Opinion: The opportunity of accelerated data sharing is particularly notable in genomics: By linking our genomic DNA databases and health care data we can anticipate individual risk to diseases.
There have been a lot of headlines of late warning about Canada’s “data deficit,” the country’s inability to maximize its data resources. What we really need to be calling this crisis, however, is our national “data-sharing deficit.”
The Canadian health care system and its researchers have no actual shortage or deficit of data. In fact, Canada — and that means all Canadians — has one of the richest repositories of health data in the world and it expands every day at a historic rate.
The actual problem is we don’t have the resources to link that data and share it to maximize its value. Call it our “data-sharing deficit.”
Canada’s data-sharing deficit is a result of legacy thinking. We have our data scattered across provinces and agencies, where red tape and gaps in digital infrastructure make it impossible to share, leverage or integrate across the nation. Fear of privacy breaches creates daunting firewalls that researchers have difficulty surmounting. It can take years to connect data sets, even though they could technologically be linked almost instantly.
This lack of sharing is rooted in Canadian legislation, which generally defines health care providers as the “custodians” of patient health data, tasked with protecting patients’ health records. As a result, an individual’s data ends up in different servers within various health organizations.
Health data ends up even more siloed because privacy regulations are different in each province. Our governments, fearing a data breach, default to data protectionism instead of the accelerated data sharing we need.
As we emerge from the deadliest pandemic since the Spanish flu, with an estimated 18 million lives now lost — nearly 40,000 in Canada — it’s clear we need to act. In fact, the pandemic shows the tremendous benefit of embracing this approach and sharing data in real time. We know how to do it.
Health agencies across Canada, and around the world, faced the COVID 19 pandemic with an unprecedented openness to data sharing and were able to analyze the trajectory of the coronavirus and its rapidly evolving variants with speed and precision. Data sharing on a global and local scale enabled the creation and testing of new vaccines that saved millions of lives and likely protected us against a global depression.

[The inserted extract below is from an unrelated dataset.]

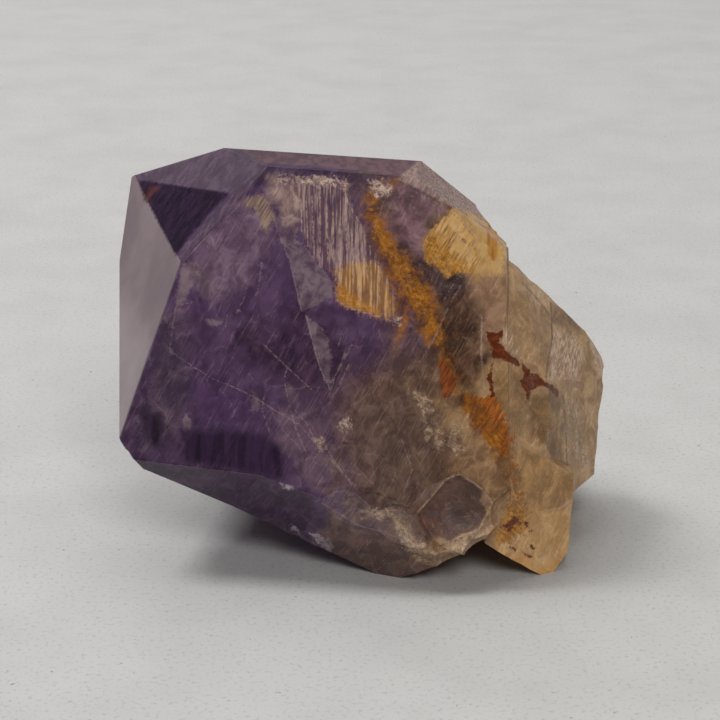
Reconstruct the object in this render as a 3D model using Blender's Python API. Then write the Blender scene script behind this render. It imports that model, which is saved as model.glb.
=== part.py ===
"""Raw amethyst point: a flat-faced purple termination on a broken, paler base, one solid stone.

X runs along the crystal, from its point (-X) to its broken base (+X). The front is -Y, up is +Z.
z = 0 is the patch that the stone rests on, and x = y = 0 is the middle of its outline from above.
The stone is three convex chunks grown together, each bounded by flat faces. A face is given by
the bearing of its outward normal (degrees, 0 = front, 90 = base end), the normal's tilt above the
horizontal, and the face's distance in millimetres from CENTRE. Shell-shaped breaks are cut after.
"""

from math import cos, radians, sin

import bmesh
import bpy
from mathutils import Vector, noise

MM = 0.001
CENTRE = Vector((0.0, 0.0, 25.0)) * MM
BLOCK_SIZE = 160.0 * MM
STONE_COLOUR = (0.15, 0.07, 0.19, 1.0)
STONE_ROUGHNESS = 0.12

# Smooth crystal faces of the tip and body
CRYSTAL_FACES = {
    "left_tip": (-67.1, 23.9, 28.3),
    "upper_tip": (-62.0, 42.7, 27.7),
    "front": (-8.2, 18.0, 16.0),
    "front_right": (3.9, 21.1, 15.0),
    "top": (133.5, 83.6, 24.7),
    "heel_back": (-102.0, -22.3, 27.7),
    "crown_back": (-113.7, -13.2, 30.3),
    "crown_top": (-172.1, 65.7, 26.4),
    "back_top": (176.2, 57.8, 23.6),
    "back": (-177.1, 0.0, 20.0),
    "shoulder_slope": (90.9, 52.2, 23.8),
    "shoulder_back": (128.0, 40.8, 23.2),
}

# The patch it rests on
REST_FACE = {"rest": (0.0, -90.0, 25.0)}

# Broken faces of the body
BROKEN_FACES = {
    "bottom_left": (-60.0, -61.1, 25.3),
    "heel_chip": (-72.2, -33.2, 32.4),
    "back_low": (180.0, -24.0, 21.1),
    "end": (85.3, 2.9, 19.9),
    "lobe_low": (61.2, -32.2, 30.3),
    "lobe_under": (83.3, -60.0, 25.3),
}

# Undercut below the front's lower edge: what lies outside both of these faces is removed
UNDERCUT_FACES = {
    "under_left": (-11.3, -28.8, 23.5),
    "under_front": (-20.9, -22.7, 24.5),
}

# Paler chunk behind the shoulder
BASE_FACES = {
    "slope": (49.3, 13.8, 23.1),
    "frost": (57.2, 10.4, 24.5),
    "window": (33.6, 23.9, 18.4),
    "low_front": (26.0, 14.7, 19.5),
    "right_front": (61.7, 22.4, 23.1),
    "right_side": (91.1, -7.8, 33.7),
    "right_low": (71.8, -33.0, 35.5),
    "top_back": (144.1, 47.2, 14.9),
    "corner_back": (132.9, 31.2, 21.9),
    "base_back": (168.7, -8.0, 17.5),
    "base_under": (63.4, -67.5, 27.5),
    "inside": (-67.9, 8.0, -11.8),
}

# Warm, clear foot under the paler chunk
FOOT_FACES = {
    "foot_front": (26.7, 15.6, 19.2),
    "foot_side": (86.3, -1.9, 28.8),
    "foot_chip": (75.0, -34.2, 37.9),
    "foot_under": (-87.1, -54.3, 7.2),
    "foot_top": (97.2, 54.2, 4.2),
    "foot_back": (180.0, -5.7, 13.4),
    "inside": (-65.8, 17.3, -11.7),
}

# Shell-shaped breaks: a point on the surface (mm), the bearing and tilt that the break faces,
# the ball's radius and how deep it bites (mm)
SCOOPS = {
    "lobe": ((11.7, -20.7, 10.9), (10.0, 14.0), 9.0, 1.3),
    "lobe_step": ((5.0, -22.0, 9.3), (-6.0, 0.0), 7.0, 0.9),
    "ledge": ((-1.9, -21.0, 11.3), (-10.0, -12.0), 8.0, 0.7),
    "window": ((23.9, -11.8, 18.2), (36.0, 20.0), 13.0, 0.9),
    "window_top": ((25.6, -8.6, 24.5), (60.0, 10.0), 8.0, 0.5),
    "slope_top": ((23.4, -3.5, 36.0), (140.0, 46.0), 14.0, 1.3),
    "frost_low": ((30.5, -4.0, 21.0), (70.0, 0.0), 9.0, 0.8),
    "right_edge": ((33.2, 1.0, 13.6), (90.0, 0.0), 7.0, 0.9),
    "right_edge_high": ((33.2, 2.0, 20.0), (90.0, -5.0), 6.0, 0.5),
    "foot_notch": ((29.2, -9.0, 9.0), (85.0, -10.0), 4.0, 0.7),
    "foot_flank": ((24.5, -16.0, 7.5), (30.0, 16.0), 14.0, 0.6),
    "lip_left": ((7.3, -21.6, 3.4), (10.0, -30.0), 3.0, 0.8),
    "lip_middle": ((10.6, -22.0, 4.2), (30.0, -35.0), 2.6, 0.7),
    "lip_right": ((14.6, -22.2, 6.0), (45.0, -25.0), 3.2, 0.8),
    "lip_high": ((17.4, -20.2, 10.0), (70.0, -5.0), 3.4, 0.8),
    "chip_left": ((-11.0, -15.5, 6.0), (-30.0, -45.0), 2.4, 0.5),
    "chip_middle": ((-7.6, -16.6, 4.4), (-30.0, -45.0), 2.8, 0.6),
    "chip_right": ((-4.2, -17.6, 2.9), (-30.0, -40.0), 2.4, 0.5),
    "heel": ((-29.6, -12.6, 14.6), (-60.0, -35.0), 6.0, 0.7),
    "back_left": ((-12.0, 19.5, 14.0), (190.0, -15.0), 15.0, 2.0),
    "back_right": ((6.0, 18.0, 10.0), (170.0, -20.0), 13.0, 1.9),
    "back_base": ((19.0, 15.0, 22.0), (165.0, 5.0), 12.0, 1.8),
    "back_foot": ((21.0, 12.5, 8.0), (160.0, -10.0), 9.0, 1.5),
    "back_shoulder": ((15.0, 12.0, 37.0), (150.0, 35.0), 11.0, 1.3),
    "base_corner": ((28.0, 10.0, 19.0), (125.0, 5.0), 10.0, 1.6),
    "belly_left": ((-16.0, 0.0, 5.5), (-62.0, -58.0), 12.0, 1.3),
    "belly_heel": ((-24.0, 4.0, 14.0), (-80.0, -45.0), 13.0, 1.2),
}
SCOOP_SEGMENTS = 36
SCOOP_RINGS = 18
SCOOP_WAVE = 0.08
SCOOP_WAVES_PER_RADIUS = 1.6

# Fineness and unevenness of the broken skin
CELL = 2.1 * MM
CELL_SNAP = 0.5 * MM
LUMP_SIZE = 7.0 * MM
LUMP_HEIGHT = 0.34 * MM
GRAIN_SIZE = 2.6 * MM
GRAIN_HEIGHT = 0.16 * MM
REST_CLEARANCE = 0.25 * MM
SAME_PLANE = 0.06 * MM
SAME_DIRECTION = 0.9995
WELD = 0.05 * MM


def direction(bearing, tilt):
    level = cos(radians(tilt))
    return Vector((sin(radians(bearing)) * level, -cos(radians(bearing)) * level, sin(radians(tilt))))


def chunk(faces):
    """A cube cut down to the convex solid inside all the given faces."""
    solid = bmesh.new()
    bmesh.ops.create_cube(solid, size=BLOCK_SIZE)
    for bearing, tilt, distance in faces.values():
        normal = direction(bearing, tilt)
        cut = bmesh.ops.bisect_plane(
            solid,
            geom=solid.verts[:] + solid.edges[:] + solid.faces[:],
            plane_co=CENTRE + normal * distance * MM,
            plane_no=normal,
            clear_outer=True,
        )
        rim = [item for item in cut["geom_cut"] if isinstance(item, bmesh.types.BMEdge)]
        if rim:
            bmesh.ops.contextual_create(solid, geom=rim)
    bmesh.ops.recalc_face_normals(solid, faces=solid.faces[:])
    return solid


def reversed_faces(faces):
    """The same planes, seen from their other side."""
    return {name: (bearing + 180.0, -tilt, -distance) for name, (bearing, tilt, distance) in faces.items()}


def lumpy_ball(centre, radius):
    solid = bmesh.new()
    bmesh.ops.create_uvsphere(solid, u_segments=SCOOP_SEGMENTS, v_segments=SCOOP_RINGS, radius=radius)
    for vert in solid.verts:
        vert.co *= 1.0 + SCOOP_WAVE * noise.noise((vert.co + centre) * SCOOP_WAVES_PER_RADIUS / radius)
    bmesh.ops.translate(solid, verts=solid.verts[:], vec=centre)
    return solid


def add_object(name, solid, collection):
    mesh = bpy.data.meshes.new(name)
    solid.to_mesh(mesh)
    solid.free()
    item = bpy.data.objects.new(name, mesh)
    collection.objects.link(item)
    return item


def add_cutter(name, solid, collection):
    cutter = add_object(name, solid, collection)
    cutter.hide_render = True
    cutter.display_type = "WIRE"
    return cutter


def combine(item, other, operation):
    joint = item.modifiers.new(other.name, "BOOLEAN")
    joint.operation = operation
    joint.solver = "EXACT"
    joint.object = other


def on_face(point, faces):
    """Whether a point lies on one of the given flat faces."""
    for bearing, tilt, distance in faces.values():
        if abs((point - CENTRE).dot(direction(bearing, tilt)) - distance * MM) < SAME_PLANE:
            return True
    return False


def is_flat(face, faces):
    """Whether a mesh face is part of one of the given flat faces."""
    for bearing, tilt, distance in faces.values():
        normal = direction(bearing, tilt)
        if face.normal.dot(normal) > SAME_DIRECTION:
            if abs((face.calc_center_median() - CENTRE).dot(normal) - distance * MM) < SAME_PLANE:
                return True
    return False


def slice_broken_skin(stone, kept_flat):
    """Cuts the broken faces into small cells along X, Y and Z, and leaves the smooth ones whole."""
    for axis in range(3):
        normal = Vector((0.0, 0.0, 0.0))
        normal[axis] = 1.0
        low = min(vert.co[axis] for vert in stone.verts)
        high = max(vert.co[axis] for vert in stone.verts)
        for step in range(1, int((high - low) / CELL)):
            broken = [face for face in stone.faces if not is_flat(face, kept_flat)]
            edges = {edge for face in broken for edge in face.edges}
            verts = {vert for face in broken for vert in face.verts}
            bmesh.ops.bisect_plane(
                stone,
                geom=broken + list(edges) + list(verts),
                dist=CELL_SNAP,
                plane_co=normal * (low + step * CELL),
                plane_no=normal,
            )


def roughen(stone, kept_flat):
    """Moves the broken skin in and out, and keeps the smooth faces and the resting patch flat."""
    moves = {}
    for vert in stone.verts:
        if on_face(vert.co, kept_flat):
            continue
        lump = noise.noise(vert.co / LUMP_SIZE) * LUMP_HEIGHT
        grain = noise.noise(vert.co / GRAIN_SIZE) * GRAIN_HEIGHT
        moves[vert] = vert.co + vert.normal * (lump + grain)
    for vert, place in moves.items():
        place.z = max(place.z, REST_CLEARANCE)
        vert.co = place


def stand_over_origin(stone):
    """Puts the middle of the outline, seen from above, on the Z axis."""
    middle = Vector((0.0, 0.0, 0.0))
    for axis in (0, 1):
        low = min(vert.co[axis] for vert in stone.verts)
        high = max(vert.co[axis] for vert in stone.verts)
        middle[axis] = (low + high) / 2.0
    bmesh.ops.translate(stone, verts=stone.verts[:], vec=-middle)


def make_material():
    material = bpy.data.materials.new("amethyst")
    material.use_nodes = True
    shader = material.node_tree.nodes["Principled BSDF"]
    shader.inputs["Base Color"].default_value = STONE_COLOUR
    shader.inputs["Roughness"].default_value = STONE_ROUGHNESS
    shader.inputs["Metallic"].default_value = 0.0
    return material


def main():
    for item in list(bpy.data.objects):
        bpy.data.objects.remove(item)
    parts = bpy.data.collections.new("raw_amethyst_point")
    cutters = bpy.data.collections.new("cutters")
    bpy.context.scene.collection.children.link(parts)
    bpy.context.scene.collection.children.link(cutters)

    body = add_object("body", chunk(CRYSTAL_FACES | REST_FACE | BROKEN_FACES), cutters)
    combine(body, add_cutter("undercut", chunk(reversed_faces(UNDERCUT_FACES)), cutters), "DIFFERENCE")
    combine(body, add_cutter("base", chunk(BASE_FACES | REST_FACE), cutters), "UNION")
    combine(body, add_cutter("foot", chunk(FOOT_FACES | REST_FACE), cutters), "UNION")
    for name, (point, facing, radius, depth) in SCOOPS.items():
        centre = Vector(point) * MM + direction(*facing) * (radius - depth) * MM
        combine(body, add_cutter("scoop_" + name, lumpy_ball(centre, radius * MM), cutters), "DIFFERENCE")

    stone = bmesh.new()
    stone.from_object(body, bpy.context.evaluated_depsgraph_get())
    bpy.data.objects.remove(body)
    bmesh.ops.remove_doubles(stone, verts=stone.verts[:], dist=WELD)
    kept_flat = CRYSTAL_FACES | UNDERCUT_FACES | REST_FACE
    slice_broken_skin(stone, kept_flat)
    bmesh.ops.triangulate(stone, faces=stone.faces[:])
    bmesh.ops.recalc_face_normals(stone, faces=stone.faces[:])
    roughen(stone, kept_flat)
    stand_over_origin(stone)
    crystal = add_object("amethyst_point", stone, parts)
    crystal.data.materials.append(make_material())


main()
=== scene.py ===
"""Looks of the raw amethyst point: stained, cloudy quartz with polished faces and a broken base."""

from math import cos, radians, sin

import bmesh
import bpy
import numpy as np
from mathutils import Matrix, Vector, noise
from mathutils.bvhtree import BVHTree


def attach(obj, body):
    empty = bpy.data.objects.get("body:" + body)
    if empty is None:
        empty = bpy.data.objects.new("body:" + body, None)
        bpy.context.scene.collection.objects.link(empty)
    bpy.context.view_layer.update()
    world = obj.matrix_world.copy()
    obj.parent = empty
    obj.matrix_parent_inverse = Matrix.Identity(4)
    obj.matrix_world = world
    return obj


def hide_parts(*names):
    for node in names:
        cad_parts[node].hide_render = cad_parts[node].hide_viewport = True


MM = 0.001

# The camera looks along +Y and down, at a point inside the stone
CAMERA_TILT = 20.0
CAMERA_DISTANCE = 268.0 * MM
CAMERA_LENS = 100.0
SENSOR = 36.0
LOOK_AT = Vector((-0.309, 1.165, 22.9)) * MM
PICTURE = 720.0
PIXEL = CAMERA_DISTANCE * SENSOR / CAMERA_LENS / PICTURE

TOWARDS_CAMERA = Vector((0.0, -cos(radians(CAMERA_TILT)), sin(radians(CAMERA_TILT))))
CAMERA_UP = Vector((0.0, sin(radians(CAMERA_TILT)), cos(radians(CAMERA_TILT))))

# Corners of the solid closer than this are one
SAME_PLACE = 0.001 * MM
# A face of the solid above this area is a crystal face, and the rest is broken
SMOOTH_FACE_AREA = 14.0 * MM * MM
# A face with a longer outline and a smaller width than these is a sliver
SLIVER_REACH = 20.0 * MM
SLIVER_WIDTH = 0.2 * MM
# Crystal edges
FLAT_ANGLE = radians(0.8)
EDGE_ANGLE = radians(14.0)
EDGE_ROUNDING = 0.1 * MM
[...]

Within a matter of days of the COVID-19 outbreak in Canada, health providers started using telehealth platforms, as public health agencies started using data to make daily decisions about lockdowns, school closures, mask mandates and vaccines. Notably, this data sharing occurred without any serious breach of privacy.
At Genome B.C., we believe this pandemic success story shows we can create positive “data-sharing” culture across Canada, a shift in thinking that will give our health care researchers new tools to battle other diseases, including a future pandemic. Genome B.C. is now also focusing on creating that “data-sharing” culture Canada has lacked.
We need to advocate for and assist with the development of the systems and protocols that protect data privacy for Canadians and link our tremendous data wealth in an anonymized and de-identified manner that protects privacy while allowing us to advance research and improve care.
The opportunity of accelerated data sharing is particularly notable in genomics, where Canada is a world leader. By linking our genomic DNA databases and health care data we can anticipate individual risk to diseases, identify and develop bespoke drugs and treatments that will save lives.
But the benefits of a nation side culture of “data sharing” go much further than health care. It can give Canada’s researchers the edge in virtually every industry, to build the technologies and products that will benefit our future.
Our vast trove of health care data — not to mention the other public data we have — are a national resource our agencies and governments have a duty to use for the benefit of Canadians.
It’s time for British Columbia and Canada to become world leaders in data sharing. After this pandemic, we now know we can do it.